Cette approche exige que les administrateurs soient objectifs et aient une connaissance approfondie de l'entreprise, de son industrie et de son marché. «J'encourage les administrateurs à avoir d'autres points de contact dans l'entreprise, à aller sur place visiter l'usine, voir les opérations et les employés, afin de mieux connaître les réalités, défis et risques de l'organisation. Cette information s'ajoute au dialogue entretenu avec la haute direction. Plus une organisation est grande et complexe, plus cette cueillette d'informations est importante», affirme Me Clemens Mayr.

Pour Bruno Déry, président et chef de la direction du Collège des administrateurs de sociétés de l'Université Laval, qui offre des formations en gouvernance, d'autres éléments rentrent également en jeu. «Les organisations d'autorégulation comme l'Autorité des marchés financiers, les codes d'éthique qu'on fait signer aux organisations font aussi partie de la solution», dit-il.

5. Miser sur les valeurs

La méthode d'évaluation des dirigeants est également à revoir, ajoute-t-elle. " On insiste beaucoup sur le combien de profits réalisés, on insiste peu sur le comment. Et le comment, c'est les valeurs», ajoute Mme Champoux-Paillé.
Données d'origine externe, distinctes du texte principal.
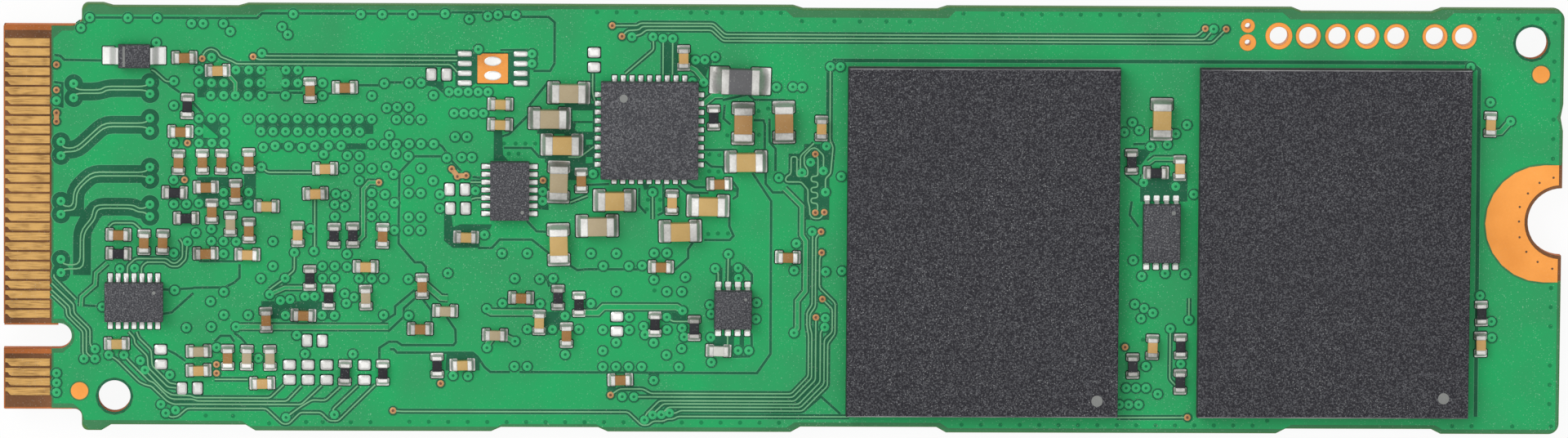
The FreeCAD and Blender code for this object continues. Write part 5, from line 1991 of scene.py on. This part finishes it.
@dataclass
class GullPackage(LeadlessPackage):
    """A package on bent leads that reach its pads."""

    node: str = "leads"
    mark_sides: int = 16
    pad_reach: float = 0.14
    pad_extra: float = 0.06
    stripe: tuple[float, float] | None = None
    thick: float = 0.1

    def block(self, span: np.ndarray) -> list[Surface]:
        """The body's block with its waist, and a pale stripe where it has one.

        Args:
            span: The body's size.

        Returns:
            Its parts, their foot at level 0.
        """
        profile = [(0.05, 0.04), (0.0, span[2] * 0.5), (0.035, span[2] - 0.04),
                   (0.05, span[2] - 0.012), (0.075, span[2])]
        parts = [moulding(span[0], span[1], profile, 0.06, 3)]
        if self.stripe is not None:
            start, width = self.stripe
            band = moulding(width, span[1] - 0.2,
                            [(0.0, span[2] - 0.02), (0.0, span[2] + 0.003)], 0.02, 1, 1)
            parts.append(band.moved(start - span[0] / 2))
        return parts

    def wing(self, reach: float, width: float, rise: float) -> Surface:
        """A lead bent like a gull's wing, its inner end at x = 0.

        Args:
            reach: How far it goes out.
            width: Its width.
            rise: How high it leaves the body.

        Returns:
            The lead: a band along an S curve z = rise times (1 - smoothstep).
        """
        s = np.linspace(0, 1, 9)
        wave = np.clip((s - 0.15) / 0.5, 0, 1)
        z = rise * (1 - wave * wave * (3 - 2 * wave))
        half = width / 2
        section = ((-half, 0.2), (0.02 - half, 1.0), (half - 0.02, 1.0), (half, 0.2),
                   (half - 0.02, 0.0), (0.02 - half, 0.0))
        rings = np.stack([np.column_stack([s * reach, np.full(9, side), z + self.thick * up])
                          for side, up in section], axis=1)
        return loft(rings[:, ::-1])

    def lead(self, reach: float, width: float, height: float) -> list[Surface]:
        """A bent lead that starts at x = 0, on its pad with the gap round it, darkened as painted
        shade.

        Args:
            reach: How far it goes out.
            width: Its width.
            height: Its height.

        Returns:
            Its parts, their foot at level 0.
        """
        length, breadth = reach * 0.75 + self.pad_reach, width + self.pad_extra
        centre = reach * 0.25 + length / 2
        return [self.wing(reach + 0.03, width, height - 0.16).moved(-0.03, 0.0, 0.035),
                tinned(length, breadth, 0.07, 0.04).moved(centre),
                gap_line(length + 0.1, breadth + 0.1, 0.06).moved(centre)]


# The studio

def blend_shaders(tree: Tree, share: Socket, first: Node, second: Node, output: str) -> None:
    """Mixes two shaders into an output node.

    Args:
        tree: Where the nodes are.
        share: How much of the second shader.
        first: The first shader.
        second: The second shader.
        output: Name of the output node.
    """
    mixer = tree.nodes.new("ShaderNodeMixShader")
    for number, source in enumerate((share, first.outputs[0], second.outputs[0])):
        tree.links.new(source, mixer.inputs[number])
    tree.links.new(mixer.outputs[0], tree.nodes[output].inputs["Surface"])


@dataclass
class Studio:
    """Camera, lamps, floor and surroundings."""

    camera_place: Spot = (-18.52, 71.52, 602.0)
    camera_turn: Spot = (-6.804, -1.719, 0.401)
    lens: float = 270.42
    surround: float = 0.42
    floor_half: float = 7.0
    own_light: float = 0.92
    lamps: tuple[tuple[str, Spot, tuple[float, float], float], ...] = (
        ("overhead_box", (0.05, -0.15, 1.1), (1.2, 0.9), 4.4),
        ("left_box", (-0.55, 0.45, 0.8), (0.7, 0.6), 5.2))

    def camera(self) -> None:
        """A long lens nearly overhead, where the photograph's perspective puts it."""
        data = bpy.data.cameras.new("camera")
        data.lens = self.lens
        data.sensor_width = 36.0
        data.clip_start, data.clip_end = 0.05, 30.0
        camera = bpy.data.objects.new("camera", data)
        camera.location = [c * MM for c in self.camera_place]
        camera.rotation_euler = [math.radians(a) for a in self.camera_turn]
        bpy.context.scene.collection.objects.link(camera)
        bpy.context.scene.camera = camera

    def lamp(self, name: str, place: Spot, size: tuple[float, float], power: float) -> None:
        """A soft box at a place in metres, turned to the middle of the card.

        Args:
            name: The lamp's name.
            place: Where it stands.
            size: Its width and height in metres.
            power: Its power in watts.
        """
        data = bpy.data.lights.new(name, "AREA")
        data.shape = "RECTANGLE"
        data.size, data.size_y = size
        data.energy = power
        lamp = bpy.data.objects.new(name, data)
        lamp.location = place
        lamp.rotation_mode = "QUATERNION"
        lamp.rotation_quaternion = (-Vector(place)).to_track_quat("-Z", "Y")
        bpy.context.scene.collection.objects.link(lamp)

    def backdrop(self, groups: EffectGroups) -> None:
        """A white floor that keeps the card's shadow and has no end in view.

        Args:
            groups: The shared effects.
        """
        half = self.floor_half
        mesh = bpy.data.meshes.new("floor")
        mesh.from_pydata([(-half, -half, 0), (half, -half, 0), (half, half, 0),
                          (-half, half, 0)], [], [(0, 1, 2, 3)])
        mesh.materials.append(self.floor_material(groups))
        floor = bpy.data.objects.new("floor", mesh)
        bpy.context.scene.collection.objects.link(floor)

    def floor_material(self, groups: EffectGroups) -> bpy.types.Material:
        """White, mostly by its own light where the camera or a reflection sees it.

        Args:
            groups: The shared effects.

        Returns:
            The material; the rest of its light comes from the lamps, with the shadow.
        """
        finish = Finish("studio_floor", "#fbfbfb", "#f8f8f8", gloss=0.1, roughness=0.9,
                        dust=0.0)
        material = finish.build(groups)
        tree = material.node_tree
        rays = tree.nodes.new("ShaderNodeLightPath").outputs
        seen = groups.combine(tree, "MAXIMUM", rays["Is Camera Ray"], rays["Is Glossy Ray"])
        seen = groups.combine(tree, "MAXIMUM", seen, rays["Is Transmission Ray"])
        share = groups.combine(tree, "MULTIPLY", seen, self.own_light)
        glow = tree.nodes.new("ShaderNodeEmission")
        glow.inputs["Strength"].default_value = 1.0
        blend_shaders(tree, share, tree.nodes["Principled BSDF"], glow, "Material Output")
        return material

    def surroundings(self) -> None:
        """Even grey light from all round; white where the camera looks past the floor."""
        world = bpy.data.worlds.new("surroundings")
        bpy.context.scene.world = world
        world.use_nodes = True
        tree = world.node_tree
        soft, white = tree.nodes["Background"], tree.nodes.new("ShaderNodeBackground")
        for node, strength in ((soft, self.surround), (white, 1.0)):
            node.inputs["Color"].default_value = (1.0, 1.0, 1.0, 1.0)
            node.inputs["Strength"].default_value = strength
        seen = tree.nodes.new("ShaderNodeLightPath").outputs["Is Camera Ray"]
        blend_shaders(tree, seen, soft, white, "World Output")

    def build(self, groups: EffectGroups) -> None:
        """Everything round the card.

        Args:
            groups: The shared effects.
        """
        self.camera()
        for lamp in self.lamps:
            self.lamp(*lamp)
        self.backdrop(groups)
        self.surroundings()
        bpy.context.scene.view_settings.view_transform = "Standard"


# The drive

@dataclass
class Drive:
    """The whole card with what stands on it, in the order in which it is built."""

    bench: Bench

    def card(self) -> None:
        """Board, mask, tracks, vias, contacts and holes."""
        bench = self.bench
        bench.dress("circuit_board", LAMINATE)
        bench.dress("front_solder_mask", BAND)
        bench.dress("back_solder_mask", BAND)
        for part in (CopperPour(), Tracks(), Vias(), EdgeContacts(), Holes(), Copper(),
                     PadShop()):
            part.build(bench)

    def packages(self) -> None:
        """Flash, controller, memory, regulator, logic, switches and diode."""
        for part in (BallPackage("front_inner_flash", Side.FRONT, mark=(16.1, -9.2, 0.29)),
                     BallPackage("front_outer_flash", Side.FRONT, mark=(33.94, -9.02, 0.29)),
                     BallPackage("back_inner_flash", Side.BACK),
                     BallPackage("back_outer_flash", Side.BACK),
                     BallPackage("controller", Side.BACK, 0.65, empty_middle=3.0),
                     BallPackage("memory", Side.BACK, 0.8),
                     LeadlessPackage("regulator", (-8.29, 6.3, 0.21)),
                     LeadlessPackage("left_logic", (-32.3, -3.8, 0.09)),
                     LeadlessPackage("centre_logic", (-13.45, 0.4, 0.09)),
                     GullPackage("near_switch", (-1.97, -4.06, 0.08)),
                     GullPackage("far_switch", (19.97, 0.49, 0.11)),
                     GullPackage("diode", pad_reach=0.1, pad_extra=0.04, stripe=(0.3, 0.12))):
            part.build(self.bench)

    def chips(self) -> None:
        """The small two-ended parts."""
        small = ("brown", "ochre", "tan", "grey")
        finishes = (BROWN, OCHRE, TAN, GREY)
        slots = tuple(f"{name}_ceramic" for name in small)
        for part in (
                ChipFamily(tuple(f"{name}_capacitors" for name in small) + ("white_chip",),
                           "small_capacitor_ends", finishes + (WHITE,),
                           slots + ("white_ceramic",), 1.0, 0.52, 0.5, 0.25, 1.31, 0.65),
                ChipFamily(("resistor_cores",), "resistor_ends", (GLASS,),
                           ("resistor_black",), 1.0, 0.52, 0.36, 0.23, 1.31, 0.65,
                           climb=0.85, shift=((-3.47, 5.25, -0.2, 0.0),
                                              (19.08, 2.63, 0.0, -0.15))),
                ChipFamily(("grey_large_capacitors", "tan_large_capacitors",
                            "brown_large_capacitors"), "large_capacitor_ends",
                           (GREY, TAN, LARGE_BROWN),
                           ("grey_ceramic", "tan_ceramic", "brown_ceramic"),
                           1.74, 0.95, 0.8, 0.4, 2.19, 1.14),
                ChipFamily(("bead_core",), "bead_ends", (FERRITE,), ("ferrite_grey",),
                           1.97, 1.3, 0.9, 0.42, 3.15, 1.4),
                ChipFamily(("back_capacitors",), "back_capacitor_ends", (BROWN,),
                           ("brown_ceramic",), 1.0, 0.52, 0.5, 0.25, 1.31, 0.65,
                           back=True)):
            part.build(self.bench)

    def build(self) -> None:
        """Everything."""
        self.card()
        self.packages()
        self.chips()


def main() -> None:
    """Builds the drive and the studio."""
    logging.basicConfig(level=logging.INFO, format="%(name)s %(message)s")
    groups = EffectGroups()
    groups.build()
    Drive(Bench(Cad(frame["nodes"]), groups)).build()
    Studio().build(groups)


if __name__ == "__main__":
    main()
Ultimement, un conseil d'administration qui ne s'occupe pas de mettre en place une culture éthique ne survivra pas à long terme, estime René Villemure, fondateur de l'Institut québécois d'éthique appliquée. «Les règles, c'est le réflexe numéro un. Mais quelqu'un peut facilement les contourner», résume-t-il.

Une culture intègre et transparente est d'autant plus importante à l'ère des médias sociaux et de l'internet. «On demande à tout le monde de rendre des comptes, et on sait que chacun doit expliquer ses bons comme ses mauvais coups», souligne Michel Nadeau.

L'éthicien René Villemure est toutefois d'avis que les entreprises qui se soucient de leur intégrité sont encore une minorité. «Il y a des entreprises qui réussissent à ne jamais payer de pots-de-vin. Mais même si elles perdent des parts de marché, ce sont celles-ci qui durent», conclut-il.